Maybe I should have left a note telling them what had been going on; why the Harpers were really there—and the truth about me— but I knew that as much as they loved and cared for me, they would think I had gone off the deep-end. If nothing else, I wish I could go back in time and tell Aunt Rose what I really wanted to tell her the night I left. Tell her how much I loved her and how I don’t know what I would’ve done without her all these years. Now, I don’t know if I’ll ever get the chance to tell her those things.

The sun was rising above the trees in front of me, signaling that my quiet time was coming to an end and my training for the day would soon begin. I stood up from the rocking chair on the front porch, stretched my stiff limbs, and then headed back inside to see if Blake was up yet.

My eyes were drawn to him the second I walked inside.

“Good morning,” Blake said, looking up from the book he was reading. He was sitting on the couch, already fully dressed and ready for the day.

“Morning.” I returned his smile. “I didn’t know you were up, you should’ve joined me outside.” It was a rare occurrence when we got any time alone together and I hated not taking advantage of it.

“You looked as if you were in deep thought and I didn’t want to interrupt you.” A concerned look covered his face. “Everything okay?”

“Fine.” I shrugged, trying to shake off the thoughts I had been writing about in my journal; mainly the one about me ever being separated from him.

He looked unsatisfied by my response and sat there for a moment, contemplating whether or not he should dig deeper, but he refrained. “Are you hungry?” he asked instead.

 “Not really, but I guess I should eat considering I probably won’t get another chance until dinner,” I joked, trying to lighten the mood.
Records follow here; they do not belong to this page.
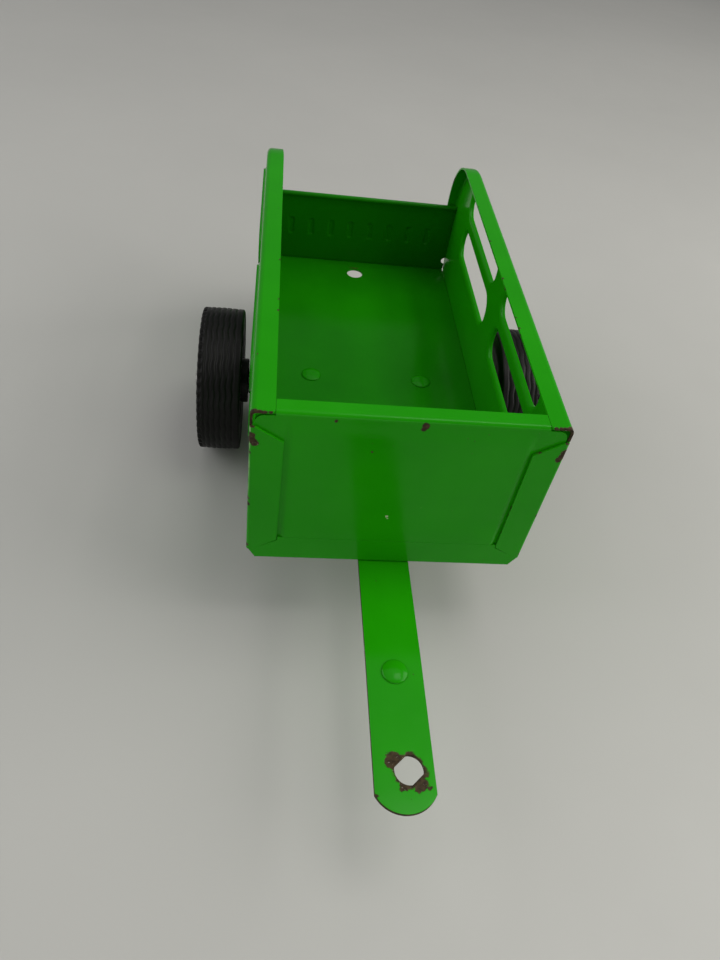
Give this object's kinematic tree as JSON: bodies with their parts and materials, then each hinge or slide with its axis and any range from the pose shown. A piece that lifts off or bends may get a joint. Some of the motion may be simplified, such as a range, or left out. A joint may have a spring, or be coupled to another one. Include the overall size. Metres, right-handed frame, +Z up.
{
  "type": "toy farm trailer",
  "caption": "Open pressed-steel toy trailer with slotted sides, a low rear wall, a flat drawbar with a hitch hole, and black wheels that spin on a fixed axle.",
  "frame": {"origin": "on the ground, in the middle of the bounds in X and Y", "axes": "+Z up, front with the drawbar towards -Y, +X to the right as seen from the front"},
  "size_m": [0.1644, 0.3134, 0.1122],
  "materials": {
    "green_paint": "gloss",
    "steel": "satin",
    "cap_steel": "gloss",
    "wheel_plastic": "gloss",
    "tyre": "matte",
    "spacer_plastic": "matte"
  },
  "bodies": {
    "chassis": {"floor_pan": "green_paint", "front_panel": "green_paint", "rear_panel": "green_paint", "side_panel_left": "green_paint", "side_panel_right": "green_paint", "drawbar": "green_paint", "drawbar_rivet": "green_paint", "floor_rivet_left": "green_paint", "floor_rivet_right": "green_paint", "axle_bracket": "green_paint", "axle": "steel", "hub_spacer_left": "spacer_plastic", "axle_cap_left": "cap_steel", "hub_spacer_right": "spacer_plastic", "axle_cap_right": "cap_steel"},
    "left_wheel": {"wheel_left": "wheel_plastic", "tyre_left": "tyre"},
    "right_wheel": {"wheel_right": "wheel_plastic", "tyre_right": "tyre"}
  },
  "joints": [
    {"name": "left_wheel_spin", "type": "hinge", "parent": "chassis", "child": "left_wheel", "pos_m": [-0.0692, 0.04945, 0.0335], "axis": [1, 0, 0], "continuous": true},
    {"name": "right_wheel_spin", "type": "hinge", "parent": "chassis", "child": "right_wheel", "pos_m": [0.0692, 0.04945, 0.0335], "axis": [1, 0, 0], "continuous": true}
  ]
}
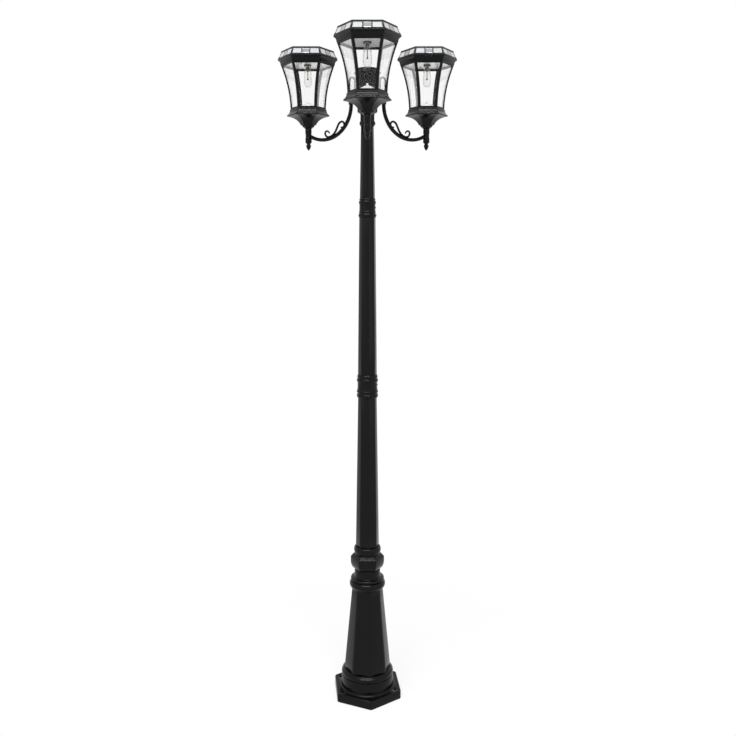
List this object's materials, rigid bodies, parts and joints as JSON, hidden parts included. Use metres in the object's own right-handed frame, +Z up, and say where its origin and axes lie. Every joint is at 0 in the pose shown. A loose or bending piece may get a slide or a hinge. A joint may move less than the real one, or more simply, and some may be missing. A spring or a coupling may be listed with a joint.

I knew he was worried about me... that all of the Harpers were worried about me. It wasn’t difficult to see the way they all looked at me with their faces full of pity.

 “You’re right about that. I believe Abby has another full day planned for you.” He cleared the worried look from his face and smiled again. “You know you’re allowed to tell her to back off when she gets to be too much, right? We all know how she can be at times.”

“She’s really not that bad,” I said, following him into the kitchen.

Okay, that was a small stretch of the truth. When Abby got into her mode of training she rarely gave breaks; let alone enough time for lunch. Abby had been teaching me some basic spells, but she mainly concentrated on spells that would protect me from dark magic. She said my power was a great gift, however it also came with a price. Dark magic would always come searching for someone with my kind of power, wanting to take it from me.

Just as we were finishing breakfast, Abby graced us with her presence. The first couple of weeks after the church incident, Abby had completely shut herself off from everyone. It was easy to understand why she needed time to herself, though. The man she had been trying to bring back from the dark side of magic—the man she had once loved—had betrayed her and tried to have her family killed just to get to me. At first, I wasn’t sure if she would be able to forgive me for what I did that day. Even though Isaac had turned evil and tried to kill me and the Harpers, she had still loved him at some point in time, and I knew she was still reeling from it.